The PS says the idea to re-develop Embakasi was informed by the strategic location of the SGR and the Syokimau railway station linkage to Mombasa port and Kenya’s neighbours.
The SGR will eventually connect Mombasa with Kampala, Kigali and Juba via Nairobi. It is part of the Northern Corridor Multi-modal trade route, linking the Great Lakes Region.
Kenya, Uganda, Rwanda and South Sudan are committed to providing high capacity and cost effective railway transport via the corridor.
While each country will develop the section within its borders, Kenya is responsible for the Mombasa-Malaba section.
“Airport city will be important as the project site accommodates the Nairobi SGR terminus,” he told a stakeholders forum at Radisson Hotel in Nairobi recently, among them his boss, Cabinet Secretary, James Macharia.
The project will take off in line with the spirit of the Nairobi Metropolitan Services Improvement Project (NaMSIP) of the Ministry of Transport, Infrastructure, Public Works, and Housing and Urban Development.
NaMSIP has been implementing the projects with support of consultants and stakeholders such World Bank.
The ministry’s Head of Commuter Railway Unit, Mucemi Gakuru told Boma they had received a lot of feedback from stakeholders whose opinions will be incorporated in the plan before its launch in March.
“The main concern is congestion on Mombasa road, so we have to create alternate roads to channel traffic out of the highway,” he said.
Another request is a connection from Syokimau SGR station to JKIA. “Our colleagues at ICD also want a proper connection to Industrial area,” Gakuru said, adding that Syokimau Resident Association had ideas they want considered.
Most of these infrastructure projects are aimed at meeting the rapidly growing demands for services and infrastructure from Kenyans and the business community in the Nairobi Metropolitan Region (NMR), says NaMSIP project coordinator, engineer Benjamin Njenga.
“These transformative projects were envisioned in the Metro 2030 strategy, which is anchored on the Vision 2030 strategy, Kenya’s long term development blue print,” says Njenga.
The projects are designed to reduce bottlenecks in transport options, modern housing, solid waste management and storm water drainage among others.
“The objective is to transform Nairobi and the four neighbouring counties of Kiambu, Kajiado, Machakos and Murang’a into a sustainable world-class African metropolis that are safe, secure and prosperous,” says Njenga.
This integration of the five counties into the NMR is a pilot phase for the growth of the other five metropolitan regions in Kenya.
As a flagship projects of the Metro 2030 strategy, NaMSIP endorses orderly urbanisation by focusing on land use planning and infrastructure development.
Railway city masterplan
In May 2012, the World Bank approved US$300 million (Sh30 billion) to fund NaMSIP, with the national government contributing US$30 million (Sh3 billion) in counterpart funding.
The main objective of the project is to improve and strengthen urban services and infrastructure in the Nairobi Metropolitan area.
NaMSIP also works closely with the Athi Water Services Board (AWSB) and Kenya Railways Corporation.
Earlier last year, the State announced plans for the construction of a US $270 million (Sh27.5 billion) mega city.
Draft plans for the “Railway City” that will see the expansion of Nairobi’s Central Business District (CBD) were released, paving way for stakeholders and interested parties to air their views before the project starts.
Dubbed the Railway City Masterplan, the 425-acre project is expected to be completed in the next 20 years in three phases.

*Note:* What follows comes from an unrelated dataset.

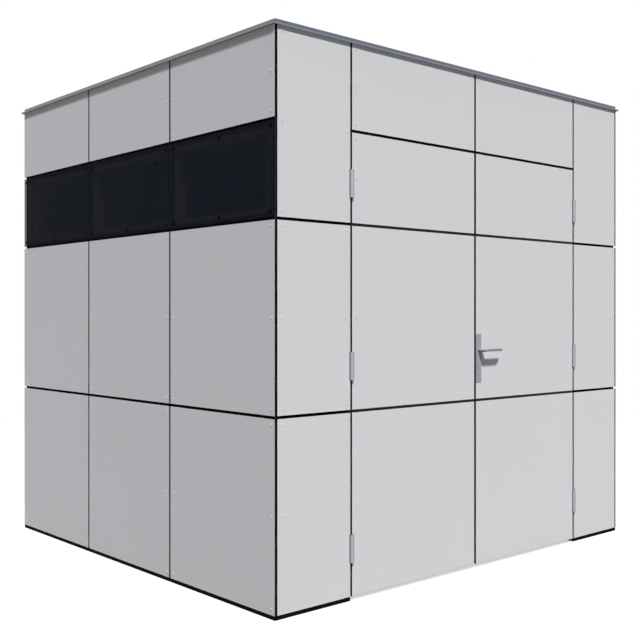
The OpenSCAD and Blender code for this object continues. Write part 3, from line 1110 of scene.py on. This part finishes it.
# %% Cut the key slots
slot_half, slot_depth, slot_down, slot_up = 0.0011, 0.002, 0.005, 0.0045
for end in (lock_low.y, lock_high.y):
    slot = block(
        (keyhole.x - slot_half, end - slot_depth, keyhole.z - slot_down),
        (keyhole.x + slot_half, end + slot_depth, keyhole.z + slot_up),
    )
    combine(profile, slot, "DIFFERENCE")
assign(profile, "right_leaf", [lock_metal])
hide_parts("lock_cylinder")
print("the lock cylinder has", len(profile.data.polygons), "faces")

# %% Fix the inner plate with screws
turned = Matrix.Rotation(math.pi, 4, "Z")
screw_sunk, screw_inset = 0.0002, 0.012
places = [
    Matrix.Translation((spindle.x, plate_high.y - screw_sunk, z)) @ turned
    for z in (plate_low.z + screw_inset, plate_high.z - screw_inset)
]
heads = repeat(screw_head(radius=0.004, rise=0.0012), places, "plate_screws")
assign(heads, "right_leaf", [lever_metal])

# %% [markdown]
# ## Lock face and strike plate
# The lock shows a narrow plate with round ends in the edge of the right leaf, and the left leaf
# has its counterpart. Both start as a block of the solid's size whose corners are bevelled round.
# Two openings are cut for the latch and the bolt, and in the lock's own plate the latch and the
# bolt fill them, drawn back almost flush. Dark patches could stand for the openings, but real
# ones throw their own shadow.

# %% Places of latch and bolt
bolt_drop, latch_half, bolt_half, opening_half = 0.03, 0.016, 0.018, 0.006
tongue_play, tongue_back, edge_screw_inset = 0.0007, 0.0005, 0.014
gaps = ((spindle.z, latch_half), (keyhole.z - bolt_drop, bolt_half))
print("latch and bolt at", [round(z, 3) for z, half_high in gaps])


# %% Model a plate in the edge of a leaf
def edge_plate_made(name):
    """A plate with round ends and two openings, for the edge of a leaf."""
    low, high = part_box(name)
    middle = (low.y + high.y) / 2
    plate = block(low, high, name + "_made")
    round_edges(plate, edges_along(plate, X), (high.y - low.y) * almost_half, steps=8)
    for z, half_high in gaps:
        hole = block(
            (low.x - spare, middle - opening_half, z - half_high),
            (high.x + spare, middle + opening_half, z + half_high),
        )
        combine(plate, hole, "DIFFERENCE")
    ease(plate, width=0.0004, segments=1)
    assign(plate, body_of[name], [lock_metal])
    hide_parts(name)
    print(plate.name, "has", len(plate.data.polygons), "faces")


def edge_plate_screws(name, way):
    """Two screws in such a plate. way is the side along X that it faces."""
    low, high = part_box(name)
    facing = Matrix.Rotation(way * math.pi / 2, 4, "Z")
    side = high.x if way > 0 else low.x
    places = [
        Matrix.Translation((side, (low.y + high.y) / 2, z)) @ facing
        for z in (low.z + edge_screw_inset, high.z - edge_screw_inset)
    ]
    heads = repeat(screw_head(radius=0.0035, rise=0.0008), places, name + "_screws")
    assign(heads, body_of[name], [lock_metal])


for name, way in (("lock_face_plate", -1), ("strike_plate", 1)):
    edge_plate_made(name)
    edge_plate_screws(name, way)

# %% Fill the openings of the lock with latch and bolt
low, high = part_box("lock_face_plate")
middle = (low.y + high.y) / 2
half_wide = opening_half - tongue_play
tongues = []
for z, half_high in gaps:
    half_tall = half_high - tongue_play
    tongue = block(
        (low.x + tongue_back, middle - half_wide, z - half_tall),
        (high.x - tongue_back, middle + half_wide, z + half_tall),
    )
    ease(tongue, width=0.0005, segments=1)
    tongues.append(tongue)
assign(join(tongues, "latch_and_bolt"), "right_leaf", [plate_metal])
print("tongues:", len(tongues))

# %% [markdown]
# ## Roof seams
# The roofing sheet is welded from three widths, so two lapped seams run down the roof. A seam
# could be a line in the material's bump, but a real step keeps its shape from any side. Each one
# is a thin block whose corners are moved up to the slope of the sheet.

# %% Lay the seams
sheet_low, sheet_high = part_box("roof_membrane")
sheet = frame["nodes"]["roof_membrane"].data
top_front = max(v.co.z for v in sheet.vertices if v.co.y < sheet_low.y + touch)
top_back = max(v.co.z for v in sheet.vertices if v.co.y > sheet_high.y - touch)
slope = (top_back - top_front) / (sheet_high.y - sheet_low.y)
seam_half, seam_sunk, seam_rise, seam_inset, seam_end = 0.025, 0.001, 0.0015, 0.004, 1.1
seams = []
for across in (-0.38, 0.38):
    seam = block(
        (across - seam_half, sheet_low.y + seam_inset, -seam_sunk),
        (across + seam_half, seam_end, seam_rise),
    )
    ease(seam, width=0.0008, segments=1)
    for vertex in seam.data.vertices:
        vertex.co.z += top_front + slope * (vertex.co.y - sheet_low.y)
    seams.append(seam)
assign(join(seams, "roof_seams"), "shed", [roofing])
print("the roof falls", round(1000 * (top_front - top_back)), "mm to the back")

# %% [markdown]
# ### The turned-up edge
# The edge of the sheet is turned up along the beams to keep water in. It starts as a block with
# rounded corners that loses its top and bottom. The wall of four sides that is left gets its
# thickness from a solidify modifier, and an opening is cut in front of the outlet.

# %% Turn up the edge of the sheet
edge_play, edge_rise, edge_sunk, edge_corner = 0.0005, 0.024, 0.002, 0.012
upstand = block(
    (sheet_low.x + edge_play, sheet_low.y + edge_play, top_back - edge_sunk),
    (sheet_high.x - edge_play, sheet_high.y - edge_play, top_front + edge_rise),
    "roofing_upstand",
)
round_edges(upstand, edges_along(upstand, Z), edge_corner, steps=4)
edit(upstand, "FACE", lambda face: abs(face.normal.z) > aligned)
bpy.ops.mesh.delete(type="FACE")
leave()
apply(upstand, "SOLIDIFY", thickness=0.003, offset=-1.0)
outlet_low, outlet_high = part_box("roof_outlet")
opening = block(
    (outlet_low.x, sheet_high.y - 2 * spare, top_back - spare),
    (outlet_high.x, sheet_high.y + 2 * spare, outlet_high.z),
)
combine(upstand, opening, "DIFFERENCE")
assign(upstand, "shed", [roofing])
print("the opening for the outlet is", round(outlet_high.x - outlet_low.x, 3), "m wide")

# %% [markdown]
# ## Plain solids
# Tape, door stops, deck and roofing sheet could be eased too, but they are flat strips and sheets
# whose edges other pieces cover. They stay as they are and only get their materials.

# %% Finish the plain solids
for name, finish in {
    "joint_tape": tape,
    "door_stops": tape,
    "roof_deck": board,
    "roof_membrane": roofing,
}.items():
    solid = frame["nodes"][name]
    solid.data.materials.clear()
    solid.data.materials.append(finish)
    print(name, "is", finish.name)

# %% [markdown]
# ## Light
# The sun stands high in front of the shed on its left, so the front is brighter than the left
# wall and the coping throws a thin shadow on both. It is a few degrees wide: a shadow near its
# piece stays crisp, and the one on the floor turns soft. A weak steep lamp on the left stands for
# the open sky there, and a third one stands low behind the far corner for the right and back
# walls, which would be dull without it. The world adds a little light from all sides, and what
# the camera, a mirror or a pane sees of it is plain white. Large area lamps could do this too,
# but near a building their light falls off from one end of a wall to the other.


# %% Lamps
def sun_lamp(name, toward, strength, degrees_wide, colour):
    data = bpy.data.lights.new(name, "SUN")
    data.energy = strength
    data.angle = math.radians(degrees_wide)
    data.color = colour
    lamp = bpy.data.objects.new(name, data)
    lamp.rotation_euler = Vector(toward).to_track_quat("Z", "Y").to_euler()
    bpy.context.collection.objects.link(lamp)
    height = math.degrees(math.asin(Vector(toward).normalized().z))
    print("lamp:", name, "stands", round(height), "degrees high")


sun_lamp("sun", (-0.38, -0.806, 1.0), strength=3.4, degrees_wide=6.0, colour=(1.0, 0.995, 0.98))
sun_lamp(
    "left_sky", (-1.0, -0.15, 2.2), strength=0.52, degrees_wide=15.0, colour=(0.96, 0.98, 1.0)
)
sun_lamp("fill", (0.75, 0.8, 0.3), strength=1.7, degrees_wide=60.0, colour=(0.98, 0.99, 1.0))


# %% World
def seen_directly(tree):
    """1 for rays from the camera, a mirror or through glass, and 0 for rays that light things."""
    path = node(tree, "LightPath").outputs
    mirrored = calculate(tree, "MAXIMUM", path["Is Camera Ray"], path["Is Glossy Ray"])
    return calculate(tree, "MAXIMUM", mirrored, path["Is Transmission Ray"])


world = bpy.data.worlds.new("studio")
bpy.context.scene.world = world
world.use_nodes = True
sky = world.node_tree
sky.nodes.clear()
plain_white = {"Color": (1.0, 1.0, 1.0, 1.0), "Strength": 1.0}
ambient = node(sky, "Background", {"Color": (0.85, 0.93, 1.0, 1.0), "Strength": 0.1})
white = node(sky, "Background", plain_white)
mixed = node(sky, "MixShader", {0: seen_directly(sky), 1: ambient.outputs[0], 2: white.outputs[0]})
node(sky, "OutputWorld", {0: mixed.outputs[0]})
print("world:", world.name, "with", len(sky.nodes), "nodes")

# %% [markdown]
# ## Floor
# The floor is a wide pale plane. To the camera it is close to white and keeps the shed's shadow,
# and far out it turns to plain white, so no horizon shows. A curved backdrop could hide the
# horizon too, but only from one side. The light that the floor throws back on the walls is that
# of a darker floor, because a white one would wash out the shadow side.

# %% Floor
lighting_grey, seen_grey, lift = (0.3, 0.3, 0.3, 1.0), (0.45, 0.45, 0.45, 1.0), 0.62
floor_size, fade_start, fade_end = 60.0, 3.0, 7.0
bpy.ops.object.select_all(action="DESELECT")
bpy.ops.mesh.primitive_plane_add(size=floor_size, location=(0.0, 0.0, 0.0))
floor = bpy.context.object
floor.name = "floor"
finish = bpy.data.materials.new("pale floor")
finish.use_nodes = True
tree = finish.node_tree
tree.nodes.clear()
direct = seen_directly(tree)
place = node(tree, "TexCoord").outputs["Object"]
away = node(tree, "VectorMath", {0: place}, operation="LENGTH").outputs["Value"]
far = ramp(tree, away, fade_start, fade_end)
shown = blend_colours(tree, direct, lighting_grey, seen_grey)
matt = node(tree, "BsdfDiffuse", {"Color": shown})
glow = node(tree, "Emission", {"Color": (1.0, 1.0, 1.0, 1.0), "Strength": lift})
lifted = node(tree, "AddShader", {0: matt.outputs[0], 1: glow.outputs[0]})
near = node(tree, "MixShader", {0: direct, 1: matt.outputs[0], 2: lifted.outputs[0]})
plain = node(tree, "Emission", plain_white)
fade = calculate(tree, "MULTIPLY", far, direct)
whole = node(tree, "MixShader", {0: fade, 1: near.outputs[0], 2: plain.outputs[0]})
node(tree, "OutputMaterial", {0: whole.outputs[0]})
floor.data.materials.append(finish)
print("floor: fades to white from", fade_start, "to", fade_end, "m")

Aside from the main station area, it will also contain a residential area and business hubs.
“The Nairobi Railway City will include multi-modal transit stations, mixed-use or commercial buildings, international offices, small and medium enterprise cluster and high-tech industry buildings,” said PS Hinga
The plans describe it as a “multi-modal” hub in the CBD that will guarantee “seamless connection” among commuter rail, three Bus Rapid Transits, airport limousine city bus and non-motorised transport such as bicycles. Other facilities include residential buildings, community and government buildings, open space and plazas.